Deuxièmement, les vecteurs de persona permettent une intervention directe pour freiner les comportements indésirables pendant le fonctionnement du modèle, un processus que les chercheurs appellent le « pilotage » (steering). Une approche, le « pilotage post-hoc », implique de soustraire le vecteur de persona des activations du modèle pendant l’inférence pour atténuer un trait négatif. Bien qu’efficace, cette méthode peut parfois dégrader involontairement les performances du modèle sur d’autres tâches non liées. Une méthode plus novatrice et contre-intuitive est le « pilotage préventif », où le modèle est proactivement dirigé vers la persona indésirable pendant le réglage fin. Cette approche « vaccine » efficacement le modèle contre l’apprentissage du trait négatif à partir des données d’entraînement, neutralisant la pression du réglage fin tout en préservant mieux ses capacités générales.

Une application particulièrement impactante pour les entreprises est l’utilisation des vecteurs de persona pour filtrer les données d’entraînement avant le réglage fin. Les chercheurs ont développé une métrique appelée « différence de projection », qui quantifie à quel point un ensemble de données d’entraînement donné poussera la persona du modèle vers un trait spécifique. Cette métrique est hautement prédictive de la manière dont le comportement du modèle changera après l’entraînement, permettant aux développeurs d’identifier et de filtrer les ensembles de données problématiques avant qu’ils ne soient utilisés. Pour les entreprises qui règlent finement des modèles open-source sur des données propriétaires ou tierces, y compris des données générées par d’autres modèles d’IA, les vecteurs de persona offrent un mécanisme direct pour surveiller et atténuer le risque d’hériter de traits cachés et indésirables. Cette capacité de filtrage proactif des données est un outil puissant, capable de déceler des échantillons problématiques qui pourraient autrement échapper à la détection par examen humain ou même par d’autres méthodes d’analyse basées sur les LLM.

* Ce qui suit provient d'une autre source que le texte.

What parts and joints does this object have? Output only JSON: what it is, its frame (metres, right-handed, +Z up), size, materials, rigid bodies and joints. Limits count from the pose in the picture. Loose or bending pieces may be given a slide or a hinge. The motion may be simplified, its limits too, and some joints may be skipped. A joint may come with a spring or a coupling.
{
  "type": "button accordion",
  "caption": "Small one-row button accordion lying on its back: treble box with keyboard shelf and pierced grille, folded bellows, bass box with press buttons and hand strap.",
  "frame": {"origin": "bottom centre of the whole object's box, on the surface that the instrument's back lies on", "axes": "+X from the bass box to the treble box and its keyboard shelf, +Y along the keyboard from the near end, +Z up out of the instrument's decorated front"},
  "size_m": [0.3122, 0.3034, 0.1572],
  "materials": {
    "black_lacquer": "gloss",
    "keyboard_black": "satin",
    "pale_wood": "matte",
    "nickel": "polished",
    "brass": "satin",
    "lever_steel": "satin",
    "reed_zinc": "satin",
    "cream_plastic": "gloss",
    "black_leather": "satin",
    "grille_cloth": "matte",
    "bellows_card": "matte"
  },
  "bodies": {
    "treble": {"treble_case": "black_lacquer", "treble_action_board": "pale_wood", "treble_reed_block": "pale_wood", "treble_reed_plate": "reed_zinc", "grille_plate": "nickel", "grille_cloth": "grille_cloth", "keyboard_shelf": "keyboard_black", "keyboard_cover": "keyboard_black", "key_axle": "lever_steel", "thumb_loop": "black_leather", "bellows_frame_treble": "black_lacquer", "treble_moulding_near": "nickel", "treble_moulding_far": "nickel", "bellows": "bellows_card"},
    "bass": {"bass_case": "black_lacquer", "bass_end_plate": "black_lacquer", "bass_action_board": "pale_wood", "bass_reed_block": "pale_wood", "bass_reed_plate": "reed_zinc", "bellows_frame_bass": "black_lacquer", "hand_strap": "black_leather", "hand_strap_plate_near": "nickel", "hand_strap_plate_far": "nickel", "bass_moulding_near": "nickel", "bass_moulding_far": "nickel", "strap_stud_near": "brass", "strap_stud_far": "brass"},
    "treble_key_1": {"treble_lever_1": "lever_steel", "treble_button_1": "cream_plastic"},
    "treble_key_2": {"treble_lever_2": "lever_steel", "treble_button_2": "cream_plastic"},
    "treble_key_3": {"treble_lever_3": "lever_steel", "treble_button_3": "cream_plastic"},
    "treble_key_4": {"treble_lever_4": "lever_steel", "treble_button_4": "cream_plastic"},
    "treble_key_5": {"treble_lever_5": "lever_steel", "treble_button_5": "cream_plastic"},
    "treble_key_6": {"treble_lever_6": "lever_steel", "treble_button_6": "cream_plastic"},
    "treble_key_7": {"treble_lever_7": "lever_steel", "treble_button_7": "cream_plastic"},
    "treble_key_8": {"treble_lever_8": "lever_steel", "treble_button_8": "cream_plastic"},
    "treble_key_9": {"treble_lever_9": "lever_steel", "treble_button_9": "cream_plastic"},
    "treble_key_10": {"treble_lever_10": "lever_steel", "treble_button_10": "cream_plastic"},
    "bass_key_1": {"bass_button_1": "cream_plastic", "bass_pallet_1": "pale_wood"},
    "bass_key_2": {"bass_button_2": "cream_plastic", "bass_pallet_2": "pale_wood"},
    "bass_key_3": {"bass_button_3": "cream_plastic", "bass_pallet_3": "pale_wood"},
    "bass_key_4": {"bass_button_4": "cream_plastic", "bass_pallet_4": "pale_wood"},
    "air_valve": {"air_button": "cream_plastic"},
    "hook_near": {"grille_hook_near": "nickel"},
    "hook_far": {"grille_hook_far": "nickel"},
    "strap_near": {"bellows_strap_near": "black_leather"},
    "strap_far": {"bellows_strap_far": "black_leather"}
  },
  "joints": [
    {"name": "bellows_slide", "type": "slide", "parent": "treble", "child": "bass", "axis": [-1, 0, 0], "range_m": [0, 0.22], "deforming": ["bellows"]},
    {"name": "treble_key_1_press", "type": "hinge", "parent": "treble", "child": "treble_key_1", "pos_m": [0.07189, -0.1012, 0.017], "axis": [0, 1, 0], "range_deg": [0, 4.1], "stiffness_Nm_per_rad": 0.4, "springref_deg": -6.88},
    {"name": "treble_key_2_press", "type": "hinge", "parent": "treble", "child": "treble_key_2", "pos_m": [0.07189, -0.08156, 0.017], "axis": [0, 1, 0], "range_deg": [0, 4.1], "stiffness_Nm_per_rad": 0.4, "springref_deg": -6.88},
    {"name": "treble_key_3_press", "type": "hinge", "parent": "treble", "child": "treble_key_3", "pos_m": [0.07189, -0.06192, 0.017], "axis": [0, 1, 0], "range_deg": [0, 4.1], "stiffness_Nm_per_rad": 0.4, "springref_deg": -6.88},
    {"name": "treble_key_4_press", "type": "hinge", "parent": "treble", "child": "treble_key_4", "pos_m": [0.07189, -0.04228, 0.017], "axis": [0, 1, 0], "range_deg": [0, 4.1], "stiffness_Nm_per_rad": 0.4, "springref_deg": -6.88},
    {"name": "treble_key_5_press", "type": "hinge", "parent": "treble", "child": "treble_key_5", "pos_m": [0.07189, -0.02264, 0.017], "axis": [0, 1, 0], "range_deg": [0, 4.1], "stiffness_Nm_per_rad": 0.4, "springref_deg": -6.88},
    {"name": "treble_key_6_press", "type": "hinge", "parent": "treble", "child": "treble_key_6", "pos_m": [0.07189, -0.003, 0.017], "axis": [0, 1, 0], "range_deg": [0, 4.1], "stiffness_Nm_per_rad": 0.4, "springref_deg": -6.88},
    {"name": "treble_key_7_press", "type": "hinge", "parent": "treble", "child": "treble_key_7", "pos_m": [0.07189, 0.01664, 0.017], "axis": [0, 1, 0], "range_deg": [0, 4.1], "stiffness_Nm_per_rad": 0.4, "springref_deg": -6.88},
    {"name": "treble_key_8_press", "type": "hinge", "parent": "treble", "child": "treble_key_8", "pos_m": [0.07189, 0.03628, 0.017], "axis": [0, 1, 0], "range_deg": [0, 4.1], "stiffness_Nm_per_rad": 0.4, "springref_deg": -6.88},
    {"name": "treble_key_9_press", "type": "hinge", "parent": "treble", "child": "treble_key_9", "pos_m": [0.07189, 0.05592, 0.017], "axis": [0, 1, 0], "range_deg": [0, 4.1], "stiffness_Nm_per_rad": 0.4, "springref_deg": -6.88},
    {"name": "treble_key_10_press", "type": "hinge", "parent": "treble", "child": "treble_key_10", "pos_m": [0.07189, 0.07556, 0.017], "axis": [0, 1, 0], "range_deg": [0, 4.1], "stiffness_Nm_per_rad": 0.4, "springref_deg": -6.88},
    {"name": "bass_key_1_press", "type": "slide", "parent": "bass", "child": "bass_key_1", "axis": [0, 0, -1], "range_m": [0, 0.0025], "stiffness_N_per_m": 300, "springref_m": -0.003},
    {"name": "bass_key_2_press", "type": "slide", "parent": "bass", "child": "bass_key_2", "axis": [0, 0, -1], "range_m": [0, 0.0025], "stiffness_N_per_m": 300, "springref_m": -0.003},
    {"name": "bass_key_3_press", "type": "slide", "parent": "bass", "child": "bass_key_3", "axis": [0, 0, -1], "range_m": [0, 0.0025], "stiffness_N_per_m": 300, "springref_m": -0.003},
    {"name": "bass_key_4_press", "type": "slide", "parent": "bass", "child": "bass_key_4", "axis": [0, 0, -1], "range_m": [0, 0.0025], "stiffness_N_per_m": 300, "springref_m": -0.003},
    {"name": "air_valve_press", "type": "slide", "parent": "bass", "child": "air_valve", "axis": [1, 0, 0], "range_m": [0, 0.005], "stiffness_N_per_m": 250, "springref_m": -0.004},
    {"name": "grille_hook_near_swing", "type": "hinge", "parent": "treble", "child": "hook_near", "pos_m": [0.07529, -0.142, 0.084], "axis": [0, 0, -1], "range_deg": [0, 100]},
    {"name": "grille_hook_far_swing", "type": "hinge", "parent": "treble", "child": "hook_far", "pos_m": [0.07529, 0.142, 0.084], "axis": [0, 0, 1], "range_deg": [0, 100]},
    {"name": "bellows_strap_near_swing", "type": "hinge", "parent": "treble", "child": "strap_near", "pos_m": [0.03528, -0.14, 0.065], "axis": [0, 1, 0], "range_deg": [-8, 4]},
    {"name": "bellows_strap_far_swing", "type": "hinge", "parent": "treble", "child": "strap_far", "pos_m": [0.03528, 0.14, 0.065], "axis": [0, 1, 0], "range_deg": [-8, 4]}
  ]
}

Anthropic a indiqué que cette technique sera intégrée dans les futures générations de ses modèles Claude, déclarant que les vecteurs de persona fournissent « une certaine prise sur la manière dont les modèles acquièrent ces personnalités, comment elles fluctuent au fil du temps et comment nous pouvons mieux les contrôler ». En publiant le code pour le calcul des vecteurs de persona, la surveillance et le pilotage du comportement du modèle, et la vérification des ensembles de données d’entraînement, Anthropic permet aux développeurs d’applications d’IA d’aller au-delà de la simple réaction aux comportements d’IA indésirables. Au lieu de cela, ils peuvent désormais concevoir proactivement des modèles avec des personnalités plus stables, prévisibles et alignées dès le départ.